EFFORTS TO IMPROVE state Highway 37, one of the Bay Area’s most problematic stretches of highway, connecting U.S. Highway 101 to Interstate Highway 80, will receive a significant boost with $155 million in funding, U.S. Rep. Mike Thompson, D-St. Helena said.
The funds through the Bipartisan Infrastructure Law will be provided to a project, supported by state and local transportation agencies, that aims to elevate a part of the highway, the congressman said in a statement on Aug. 23.
“State Route 37 is an essential thoroughfare that faces significant risk from rising sea levels, threatening the commute for the millions who rely on it every year,” Thompson noted. “The Bipartisan Infrastructure Law is the most significant investment in our country’s infrastructure since President Eisenhower’s interstate system, and now the State Route 37 project is receiving a major boost from this historic law.”
According to Thompson’s office, the federal funding, along with $25 million in state funding, will help in elevating the highway by 30 feet over Novato Creek by 2029.
The thoroughfare, which connects Marin, Sonoma, Napa and Solano counties, has been plagued with flooding and congestion for years.
In February, a partnership was formed between the California State Transportation Agency, the California Natural Resources Agency, the Metropolitan Transportation Commission, Caltrans District 4, the California Department of Fish and Wildlife and the San Francisco Bay Conservation and Development Commission to implement critical upgrades to Highway 37, while longer-term solutions are being figured out ahead of a projected rise in sea level.
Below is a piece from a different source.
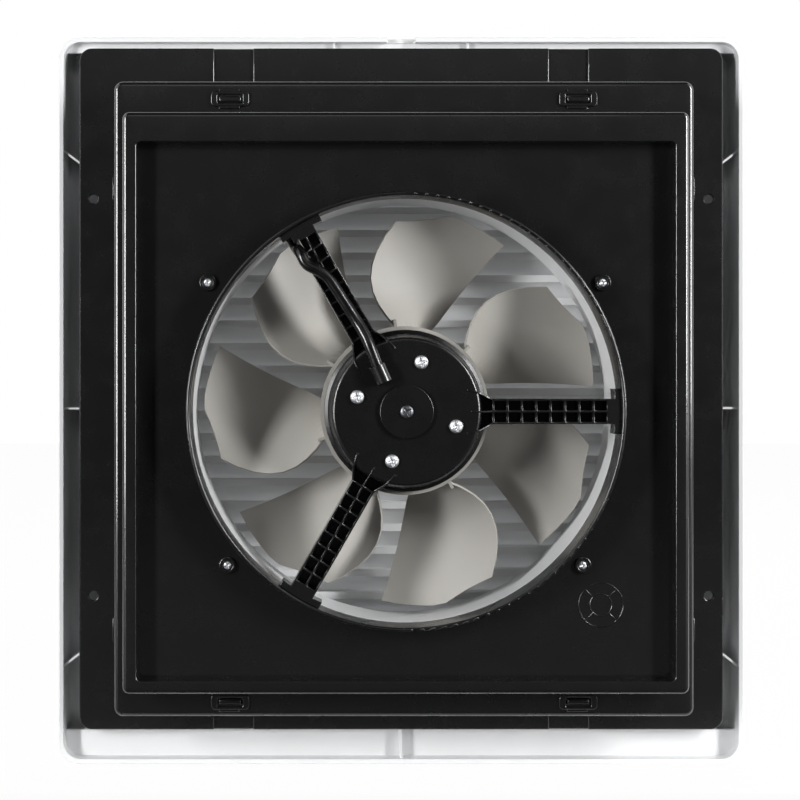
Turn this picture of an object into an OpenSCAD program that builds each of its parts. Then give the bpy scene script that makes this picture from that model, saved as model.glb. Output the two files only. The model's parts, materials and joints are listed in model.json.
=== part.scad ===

“This is a critical Bay Area transportation corridor, and current projections are that it will be under water as soon as 2050 unless we act,” Caltrans director Tony Tavares said in a statement. “State and federal investments are coming at a critical time for California as we design climate-resilient projects like this to protect residents from flooding and the impacts of extreme weather events.”
Caltrans officials said they will release the highway project’s environmental impact report/ environmental assessment on Aug. 25 for public circulation. They said they will also hold a public meeting in late September and end the public comment period on Oct. 7.
In August 2022, U.S. Rep. Jared Huffman, D-San Rafael, said the estimated cost of elevating the whole roadway was between $6 billion to $8 billion.